Shyane (An Sián meaning a fairy mound) is a civil parish in County Tipperary, Ireland. It is one of 21 civil parishes in the historical barony of Eliogarty. It is divided into three townlands: Clobanna (containing a little over 243 acres), Rossestown (a little over 587 acres) and Coolgarrane (a little over 77 acres).

==Church of Ireland parish==
Like all civil parishes, this civil parish is derived from, and co-extensive with a pre-existing Church of Ireland parish of the same name. (However, the Ecclesiastical Annals for the Church of Ireland diocese of Cashel say that the parish was sometimes called Templeshyane).

The first Ordnance Survey map of the area shows a graveyard and the ruins of Templeshyane church in the north-eastern corner of Clobanna townland, with one parcel of glebe land surrounding them and another parcel of glebe land in the southern part of the townland.

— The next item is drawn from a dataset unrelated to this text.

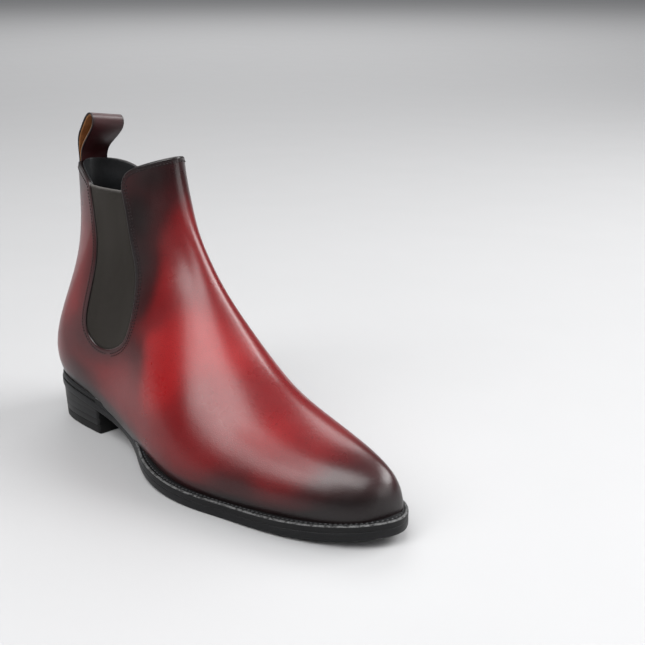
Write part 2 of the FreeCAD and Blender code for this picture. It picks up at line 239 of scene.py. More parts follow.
def moveToLevel(along, angle, field, level, rounds=3):
    # Slides points over the last, by the shortest way, until the field has the wanted level.
    for _ in range(rounds):
        value = field(lastPoint(along, angle))
        step, turn = 0.004, 0.002
        slopeAlong = (field(lastPoint(along + step, angle)) - value) / step
        slopeAngle = (field(lastPoint(along, angle + turn)) - value) / turn
        lengthwise, around = lastTangents(along, angle)
        first = (lengthwise ** 2).sum(-1)
        mixed = (lengthwise * around).sum(-1)
        last = (around ** 2).sum(-1)
        area = np.maximum(first * last - mixed ** 2, 1e-6)
        moveAlong = (last * slopeAlong - mixed * slopeAngle) / area
        moveAngle = (first * slopeAngle - mixed * slopeAlong) / area
        steep = np.maximum(slopeAlong * moveAlong + slopeAngle * moveAngle, 0.05)
        size = np.clip(level - value, -3, 3) / steep
        along = np.clip(along + moveAlong * size, 0.02, lastEnd)
        angle = angle + moveAngle * size
    return along, angle


def clipLast(alongs, angles, field, cell):
    # The part of the last's grid where the field is positive, with its edge moved onto the zero line.
    along, angle = np.meshgrid(alongs, angles, indexing="ij")
    value = field(lastPoint(along, angle))
    near = np.abs(value) < cell * 0.4
    along[near], angle[near] = moveToLevel(along[near], angle[near], field, 0)
    value[near] = 0
    rows, columns = value.shape
    number = np.arange(rows * columns).reshape(rows, columns)
    corners = np.stack([number[:-1, :-1], number[1:, :-1], number[1:, 1:], number[:-1, 1:]], -1).reshape(-1, 4)
    value, along, angle = value.ravel(), along.ravel(), angle.ravel()
    kept = (value[corners] >= 0).sum(1)
    faces = [tuple(face) for face in corners[kept == 4]]
    extraAlong, extraAngle, extraKey = [], [], {}
    total = len(value)
    for face in corners[(kept > 0) & (kept < 4)]:
        loop = []
        for here, there in zip(face, np.roll(face, -1)):
            if value[here] >= 0:
                loop.append(int(here))
            if value[here] * value[there] < 0:
                key = (min(here, there), max(here, there))
                if key not in extraKey:
                    part = value[here] / (value[here] - value[there])
                    extraKey[key] = total + len(extraAlong)
                    extraAlong.append(along[here] + part * (along[there] - along[here]))
                    extraAngle.append(angle[here] + part * (angle[there] - angle[here]))
                loop.append(extraKey[key])
        if len(loop) > 2:
            faces.append(tuple(loop))
    if extraAlong:
        moved = moveToLevel(np.array(extraAlong), np.array(extraAngle), field, 0)
        along, angle = np.concatenate([along, moved[0]]), np.concatenate([angle, moved[1]])
    onEdge = np.concatenate([value == 0, np.ones(len(extraAlong), bool)])
    return along, angle, faces, onEdge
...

An article in volume 42 of the Dublin University Magazine, dated 1853, refers to the church and graveyard as Templeshane, which it translates to English as "John's Church".

Although by the time of the first Ordnance survey Shyane parish was divided into three townlands, the Ecclesiastical Annals for the Church of Ireland diocese of Cashel say that there was only one townland, which it named "Clotanna", in the parish.

Writing in 1837, Lewis said that the vicarage of Shyane was "partly united, by act of council, in 1682" to the living of the Church of Ireland parish of Thurles.